「老年期にうつになりやすい人の特徴が、“かくあるべし”という思考を強く持った人です」(和田さん)

 もともと「こうでなければならない」という思考パターンを持ちがちな人が、老いによる衰えによって、自分自身の要求水準についていけなくなり、その結果うつを引き起こすという流れだ。

 中でも男性に多く見られるというのが、退職して社会的な役割から解かれたとき、ふさぎ込みがちになるという例。「退職して稼げなくなった」→「稼げなくなったら終わりだ」→「俺はなんてダメなんだ」と大きな挫折感に襲われ、うつになる例が少なくないという。

「真面目でルールを守るタイプの人が、うつになる例が多い。
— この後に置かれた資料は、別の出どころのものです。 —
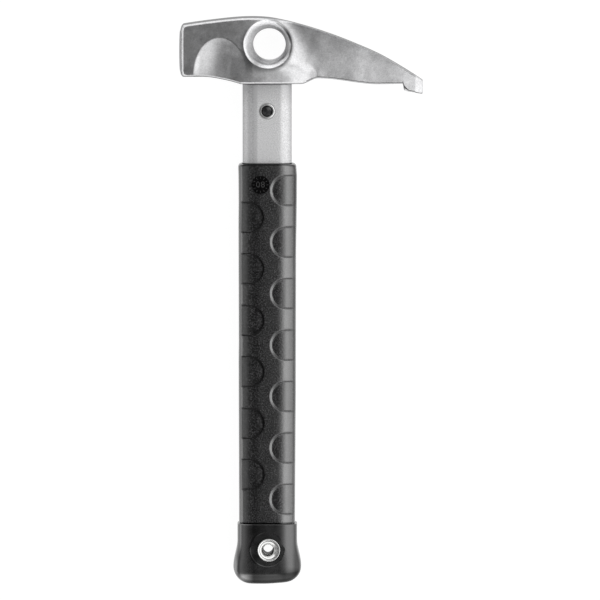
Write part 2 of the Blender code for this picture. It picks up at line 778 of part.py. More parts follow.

自分自身で作った“かくあるべし”思考から外れたときに、すごく自責的になってしまう。つまり、年をとった自分、ダメな自分を受け入れられない。弱みを見せたくない気質の人であればさらに厄介で、それこそ重症化してしまうケースが多い」(同)

 うつ病は、本人が自覚しづらいため、自ら病院に相談に来るケースはほとんどなく、家族ら周囲の後押しがあって、やっと出向くという例がほとんどだという。治療は、社会的孤立やストレスなど、改善できる可能性を探る「環境調整」、助言に移る前にしっかりと話を聞く「精神療法」、そして抗うつ剤を主体とした「薬物療法」の三つが主な柱だ。あわせて日光を浴びるために外を30分程度散歩する、たんぱく質を積極的に取るなど、日常生活で気を付けたいポイントもある。

「言いたいことも言えずうつうつとしていたという人も多いので、まずはじっくり話を聞きます。環境を変えるのには時間がかかるので、改善策を探りながら、並行して薬物療法を試す例がほとんど。適切な対応と治療で多くの方で改善が見られます」(安野さん)

 ただ、高齢者は精神科への偏見が強い傾向にあり、うつ病の薬というと「飲みたくない」という例もしばしば見られるという。睡眠導入剤は抵抗なく飲む人でも、うつ病の薬というと途端に敬遠されがちだ。